Vertical Motion Control System
The design of a vertical motion control system with a vehicle-deployed strength tether that refreezes into the ice behind the vehicle is underway. We are building a dedicated bi-directional servo-spooling bench test system that resembles a system which could fit within a realistic flight vehicle. We have also conducted a trade study of the strength tether.
The bi-directional servo-spooling bench test system consists of a string with motors pulling on each end. One motor represents the VMCS Spooler, aboard the PROMETHEUS cryobot as it bores downward. The other, Event Simulator, applies a “forcing” tension and speed profile on the tether; this simulates events in this mission, while the whole apparatus stays stationary except the tether. This testbed will simulate the actual tether and VMCS spooler sizing and rough geometry for the mission, and to execute a 15 km mission profile.

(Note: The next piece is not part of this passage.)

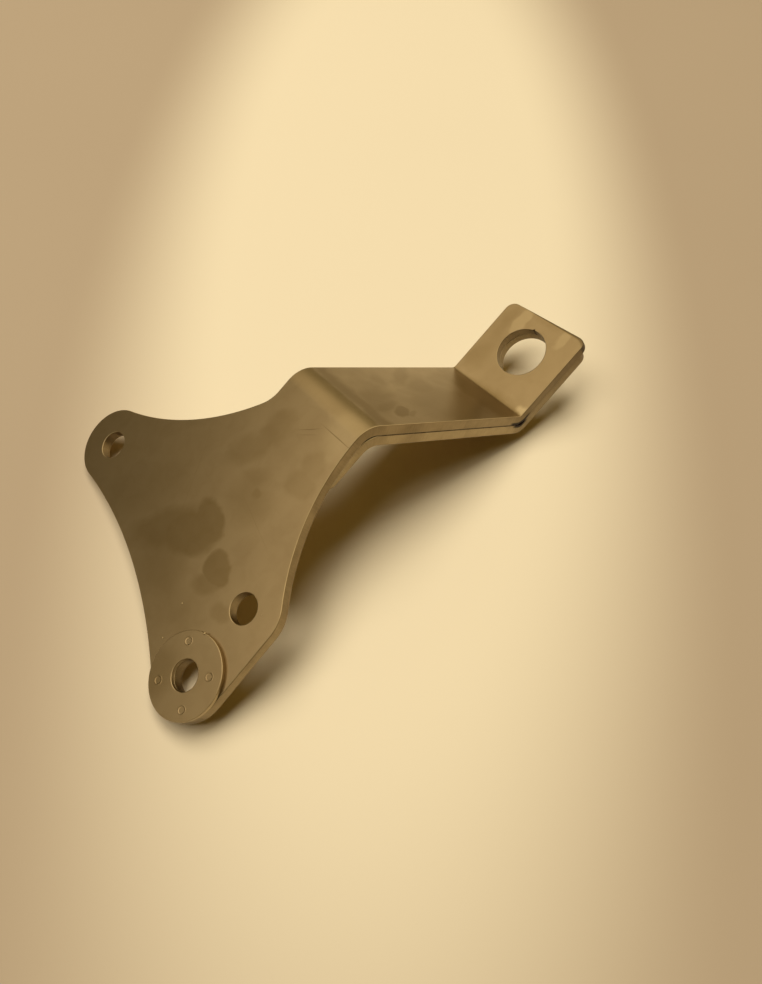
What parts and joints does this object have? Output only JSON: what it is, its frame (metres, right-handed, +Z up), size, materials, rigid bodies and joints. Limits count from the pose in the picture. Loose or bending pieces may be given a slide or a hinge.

Tether diameter significantly affects spooler size and weight. Only small size tethers (around 1 mm and smaller) would be feasible for a 15 km tether configuration on a flight cryobot. This tether diameter constraint narrows possible tether materials to only high-performance tethers that achieve the required loads. From our trade study we concluded Vectran and Zylon are the most suitable options for this application, and both options will move forward for future testing.
Nuclear Surrogate
Kilopower configuration for a Prometheus flight vehicle
The goal of the PROMETHEUS Nuclear Surrogate is to develop a full-scale non-nuclear stand-in for the Kilopower reactor for use in future system and component tests. Nuclear thermal sources have rigid design constraints and the vehicle must be designed to accommodate proposed flight power source.
Kilopower was designed for operation in the vacuum of space. Operation inside the Europan ice offers a much different thermal and nuclear physics environment. Consequently, the off-the-shelf design of a Kilopower reactor is suboptimal for this environment. Being surrounded by ice (a neutron reflector) will also have an effect on the operation of the reactor if not taken into account.